ÜRÜN VE META
Satmak için yani pazar için değil, kendi ihtiyaçlarını karşılamak için üretim yapan birey ''ürün'' yaratmış olur. Karnını doyurmak için ekmek yapan kişinin ürettiği ekmek bir üründür.
Ürün insanların ihtiyaçlarını karşılamaya yarar. Sadece ''kullanım değeri'' vardır. Eğer kişi yaptığı ekmeği kendisi yemek yerine, götürüp pazarda satarsa, ekmek ''meta'' haline gelir.
Meta; pazarda satılmak için üretilen üründür. Kapitalist üretimin en küçük yapıtaşı Meta'dır. Kapitalizm metaların üretildiği toplum biçimidir.
Ürün; meta haline gelmekle kullanım değerini kaybetmez. Zaten kullanım değeri olmasaydı meta olarak kimse almazdı.
Bir mal pazarda satılarak ürün olmaktan çıkıp meta haline gelirken ister istemez üzerine kullanım değerinden başka bir değer daha alır. Bu değere ''mübadele'' (değişim) değeri denir.
Değişim değeri metanın pazarda ne kadar para ettiğini gösterir.
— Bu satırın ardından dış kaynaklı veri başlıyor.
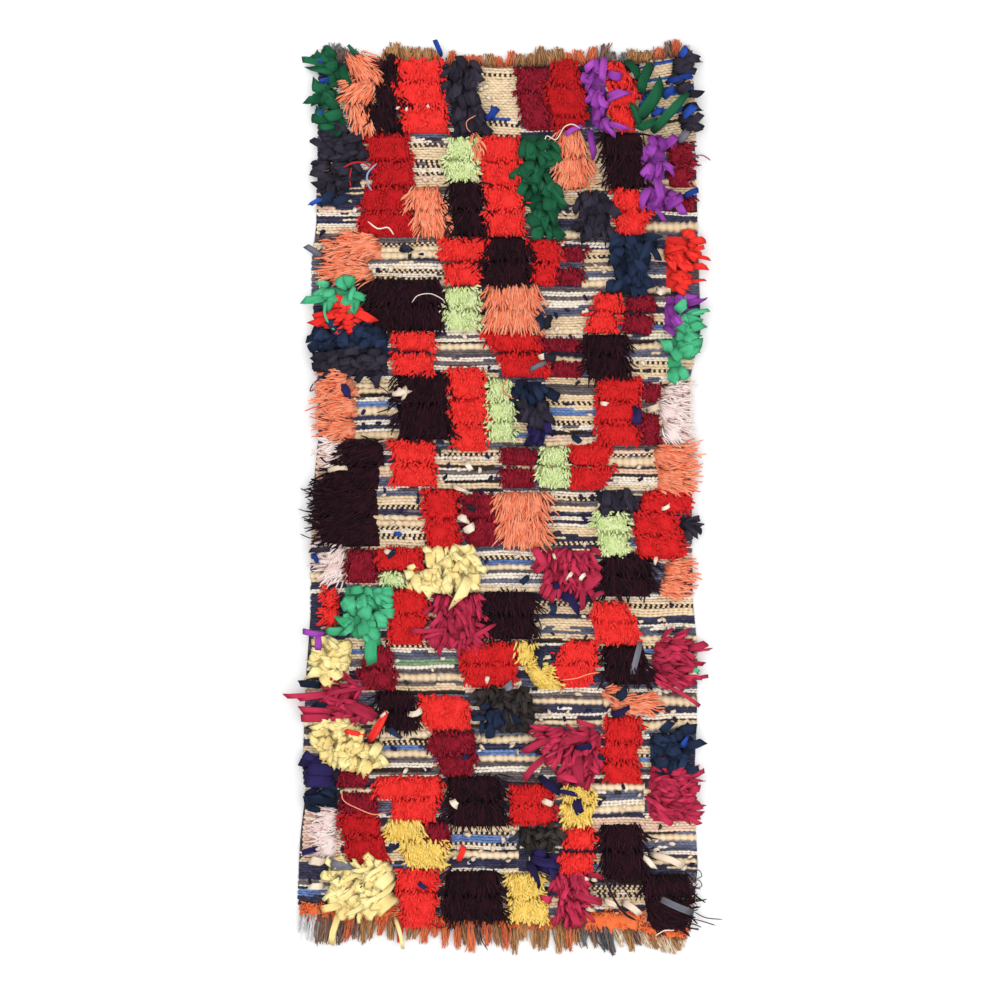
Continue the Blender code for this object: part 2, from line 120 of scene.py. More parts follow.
# Patches of pile by colour. Left and right are at a patch's top, low_left and low_right at its bottom.
# Lean is the way that the pile lies, in degrees from straight down, towards the right.
Patch = namedtuple("Patch", "top bottom left right low_left low_right lean", defaults=(0,))
YARN_PATCHES = by_colour(Patch, {
    "salmon": (
        (54, 82, 342, 364, 354, 380, 36), (80, 103, 350, 378, 347, 374, -46),
        (102, 133, 348, 364, 356, 375, 12), (131, 162, 474, 480, 475, 479, 14),
        (130, 158, 559, 581, 559, 586), (156, 187, 555, 588, 558, 587),
        (187, 212, 412, 439, 408, 446, -12), (208, 236, 414, 444, 421, 449, 12),
        (236, 259, 352, 378, 340, 384, -84), (262, 283, 332, 366, 326, 376, -84),
        (244, 259, 334, 352, 330, 350, -84), (284, 309, 487, 538, 488, 538),
        (307, 332, 488, 538, 488, 538), (373, 397, 331, 350, 326, 360, -77),
        (396, 417, 324, 356, 323, 357, -84), (417, 440, 323, 354, 326, 356, -84),
        (447, 467, 655, 686, 654, 690, 73), (468, 494, 659, 686, 657, 688, 80),
        (492, 520, 497, 545, 499, 542), (517, 547, 500, 543, 503, 544),
        (562, 579, 666, 686, 664, 686, 84), (579, 598, 662, 686, 658, 684, 84),
        (691, 701, 602, 612, 602, 612, 84), (698, 714, 608, 652, 614, 650, 84),
    ),
    "black": (
        (54, 84, 383, 396, 382, 399, 5), (84, 108, 373, 398, 378, 400, 15),
        (104, 132, 363, 392, 375, 402, 12), (132, 160, 601, 642, 605, 644, 3),
        (158, 188, 605, 644, 610, 646, 3), (180, 211, 449, 480, 452, 482), (208, 237, 452, 482, 454, 486),
        (236, 262, 488, 526, 486, 529), (260, 287, 484, 528, 484, 530),
        (279, 306, 362, 440, 366, 442, -12), (304, 331, 368, 441, 372, 443, -10),
        (334, 356, 583, 629, 584, 628), (354, 379, 585, 628, 588, 628),
        (373, 406, 397, 448, 399, 448, -8), (404, 440, 396, 446, 402, 451, -14),
        (441, 466, 350, 382, 334, 384, -61), (464, 490, 330, 380, 320, 378, -63),
        (486, 516, 320, 376, 318, 378, -73), (514, 547, 318, 376, 322, 380, -68),
        (555, 577, 604, 650, 602, 652, 16), (575, 597, 602, 652, 602, 650, 16),
        (591, 616, 484, 535, 485, 534, 4), (614, 640, 485, 534, 487, 532, 4),
        (646, 666, 604, 644, 604, 646), (664, 685, 604, 646, 606, 648), (691, 712, 376, 410, 380, 414, 4),
        (710, 731, 382, 414, 384, 418, 4), (776, 802, 448, 498, 448, 502), (800, 828, 448, 502, 449, 506),
        (825, 852, 603, 641, 602, 643, 6), (850, 880, 602, 643, 604, 646, 8),
        (871, 896, 446, 498, 444, 500), (894, 923, 444, 500, 444, 505),
        (875, 900, 644, 690, 643, 690, 20), (898, 932, 644, 688, 652, 686, 66),
    ),
    "scarlet": (
        (58, 83, 397, 440, 396, 443), (80, 108, 393, 443, 396, 446, -6),
        (106, 133, 399, 445, 403, 448, 4), (62, 90, 609, 620, 611, 640), (87, 108, 609, 641, 611, 632),
        (106, 132, 605, 639, 619, 635, -4), (136, 163, 484, 519, 482, 521),
        (161, 187, 481, 521, 484, 521), (186, 212, 484, 522, 486, 523), (210, 237, 486, 523, 488, 524),
        (188, 212, 613, 636, 615, 648), (210, 235, 615, 650, 617, 642, 8),
        (238, 262, 440, 488, 442, 490, -12), (264, 286, 444, 480, 447, 480, -4),
        (293, 313, 598, 620, 592, 624), (312, 334, 591, 616, 588, 618), (331, 351, 394, 434, 395, 435),
        (353, 379, 392, 432, 398, 434, -12), (368, 400, 449, 483, 448, 485),
        (398, 426, 449, 487, 452, 486, -4), (424, 452, 452, 486, 456, 486),
        (440, 464, 388, 434, 396, 434, -8), (463, 487, 394, 434, 392, 437, -12),
        (589, 608, 325, 337, 323, 340, -50), (606, 628, 322, 339, 325, 339, -52),
        (602, 624, 594, 620, 591, 638), (621, 646, 591, 638, 602, 636), (641, 665, 568, 596, 554, 598),
        (662, 688, 553, 598, 563, 586, 4), (696, 731, 418, 464, 428, 472),
        (777, 800, 376, 442, 374, 442, -8), (798, 823, 391, 438, 394, 434, -6),
        (828, 850, 564, 593, 566, 595), (853, 876, 557, 592, 562, 590), (869, 892, 398, 436, 398, 437),
        (890, 928, 398, 437, 406, 435),
    ),
    "burgundy": (
        (67, 93, 517, 552, 517, 543), (90, 131, 516, 542, 525, 553, 4),
        (144, 166, 669, 690, 668, 692, 66), (164, 188, 669, 692, 667, 690, 60),
        (197, 211, 674, 693, 672, 695, 10), (247, 262, 562, 586, 562, 584),
        (268, 285, 557, 583, 558, 582), (296, 312, 628, 656, 626, 656), (314, 334, 624, 652, 624, 652),
        (338, 352, 538, 580, 541, 582), (362, 378, 551, 582, 552, 582), (384, 403, 642, 662, 642, 658, 4),
        (413, 446, 641, 659, 641, 660), (448, 466, 501, 534, 503, 535), (468, 488, 502, 533, 503, 532),
        (494, 520, 460, 494, 462, 496), (518, 547, 463, 496, 466, 498),
        (549, 584, 349, 374, 345, 376, -10), (647, 670, 366, 390, 361, 394, -6),
        (668, 691, 358, 394, 357, 396), (732, 756, 431, 472, 428, 476), (754, 778, 436, 478, 443, 468),
        (770, 788, 339, 370, 338, 364), (793, 817, 341, 374, 343, 378), (823, 849, 426, 450, 429, 449),
        (58, 66, 366, 380, 366, 380),
    ),
    "crimson": (
        (60, 88, 554, 577, 548, 582), (85, 118, 543, 583, 551, 588), (114, 132, 551, 588, 557, 574),
        (133, 162, 366, 407, 370, 411, -4), (160, 187, 372, 412, 373, 413),
        (186, 213, 366, 406, 361, 410, -6), (211, 237, 361, 412, 356, 416, -6),
        (814, 838, 338, 378, 342, 382, -50), (836, 865, 345, 384, 348, 386),
    ),
    "lime": (
        (137, 160, 451, 476, 447, 476), (159, 183, 444, 478, 448, 478), (288, 310, 445, 479, 445, 478),
        (309, 331, 444, 478, 447, 480), (379, 402, 489, 511, 488, 512), (400, 422, 488, 514, 488, 514),
        (420, 441, 488, 514, 489, 513), (447, 467, 541, 567, 541, 566), (466, 488, 538, 567, 538, 568),
        (512, 534, 594, 626, 596, 627), (532, 557, 597, 628, 604, 627), (572, 588, 381, 404, 382, 404),
    ),
    "red": (
        (239, 263, 527, 560, 532, 561), (262, 286, 533, 556, 532, 556), (332, 352, 480, 532, 494, 546),
        (353, 378, 498, 546, 504, 549), (377, 402, 598, 640, 597, 641), (400, 424, 596, 640, 597, 638),
        (422, 446, 598, 638, 598, 640), (444, 467, 572, 614, 572, 606), (466, 490, 571, 616, 570, 600),
        (490, 520, 424, 456, 425, 458), (518, 553, 425, 456, 430, 460),
        (493, 514, 644, 688, 636, 690, 50), (512, 537, 634, 672, 634, 682, 50),
        (534, 560, 636, 682, 638, 684, 50), (548, 571, 376, 420, 376, 424),
        (589, 616, 389, 426, 385, 426), (613, 645, 387, 426, 390, 422), (642, 666, 463, 516, 462, 517),
        (663, 688, 462, 516, 468, 514), (717, 744, 607, 640, 604, 642), (742, 763, 605, 638, 604, 636),
        (762, 784, 604, 640, 606, 640), (785, 806, 509, 550, 510, 554), (804, 826, 510, 554, 512, 555),
    ),
    "pink": (
        (386, 398, 664, 684, 664, 682, 82), (400, 422, 656, 682, 662, 684, 70),
        (420, 445, 663, 684, 663, 684, 63), (438, 452, 328, 346, 326, 342, -75),
        (452, 474, 332, 348, 330, 346, -80), (543, 562, 324, 346, 322, 347, -63),
        (560, 582, 324, 345, 324, 346, -63), (809, 834, 320, 338, 316, 338, -84),
        (832, 859, 316, 338, 314, 334, -84),
    ),
    "gold": (
        (641, 666, 517, 532, 519, 535), (664, 690, 523, 544, 536, 564, 73),
        (785, 806, 564, 588, 564, 598, 16), (804, 828, 560, 594, 563, 590),
        (819, 843, 388, 420, 386, 422), (840, 870, 402, 444, 408, 444, 16),
        (874, 900, 507, 540, 508, 544), (898, 925, 508, 546, 511, 548),
    ),
    "orange": (
        (904, 922, 304, 320, 304, 322, -20), (910, 925, 322, 392, 324, 392),
        (921, 930, 500, 560, 500, 560), (913, 934, 572, 640, 576, 640, 10),
        (926, 942, 640, 680, 644, 682, 20), (917, 928, 398, 500, 398, 500),
    ),
})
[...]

Mübadele, metaların birbirleriyle değiştirilmesidir. Para da bir metadır. Mesela pazarda satılan ekmek parayla mübadele edilmiş olur. Mübadele ürünlerin metalaşmasıdır. Demek ki, bir ürün sadece kullanım değeri içerir. Meta ise hem kullanım, hem de mübadele değeri içerir.
Emeğin sınıflandırılması
Bir meta için harcanan emeğin iki yanı vardır. Bir yanı somut emektir. Bir fırıncı ekmek üretiyorsa, ortaya çıkan ekmek nitelik olarak somut emeği gösterir. Somut emek kullanım değerine tekabül eder. Fırıncı bir enerji harcamıştır. Emeğini somut bir üründe toplamıştır.
O halde:
Somut emek = kullanım değeridir.
Fırıncı ürettiği ekmeği pazarda sattığı zaman onu metaya çevirir. Bu değişim işlemi (mübadele) metaya bir değer yükler. Metanın bu mübadele değerini yaratan emeğe de ''soyut emek'' denir.
Soyut emek = mübadele değeridir = paradır.
Meta üretimi yapan bir toplumda emek ikili karakter taşır.
Meta için harcanan emek hem somut, hem de soyut emektir. Metanın kullanım değerini somut emek, pazardaki değerini (mübadele değerini) ise soyut emek belirler. Fırıncının ürettiği ekmek, toplumsal olarak gerekli üretim zamanı kadar soyut emek içerir.
Bir metayı normal üretim koşullarında, ortalama hüner ve yoğunluktaki emek ile üretmek için gerekli zamana ''toplumsal olarak gerekli emek zamanı'' denir.
Bireysel emek zamanı ile toplumsal olarak gerekli emek zamanı her zaman eşit değildir. Bir ayakkabıcı bir ayakkabıyı 1 emek gününde (8 saatte) üretebilir. Ancak o ülkede ortalama hüner ve yoğunluktaki emek ile 6 saatte bir ayakkabı üretilebiliyorsa, toplumsal olarak gerekli emek zamanı 6 saattir. Ayakkabıyı 6 saat yerine 8 saatte üreten ayakkabıcı 2 saatlik emeği boşuna harcamıştır. O iki saatlik emeğin maddi bir karşılığı yoktur.
Özetlersek bir metanın değeri, içerdiği soyut emek miktarıdır. Soyut emek miktarı bir metanın üretilmesi için harcanan ''toplumsal olarak gerekli emek zamanıdır'' Soyut emek miktarının, yani metanın değer ölçüsü ''paradır''...
Emeği nitelik bakımından da ikiye ayırabiliriz. Emek niteliksiz bir işçinin emeği olabilir. Bu emeğe basit emek denir. Nitelikli bir işçinin emeğine ise bileşik emek denir. Sözgelimi bir mühendisin, doktorun emeği nitelikli (bileşik) emektir. Nitelikli (bileşik) emek, birkaç katına çıkarılmış niteliksiz (basit) emektir.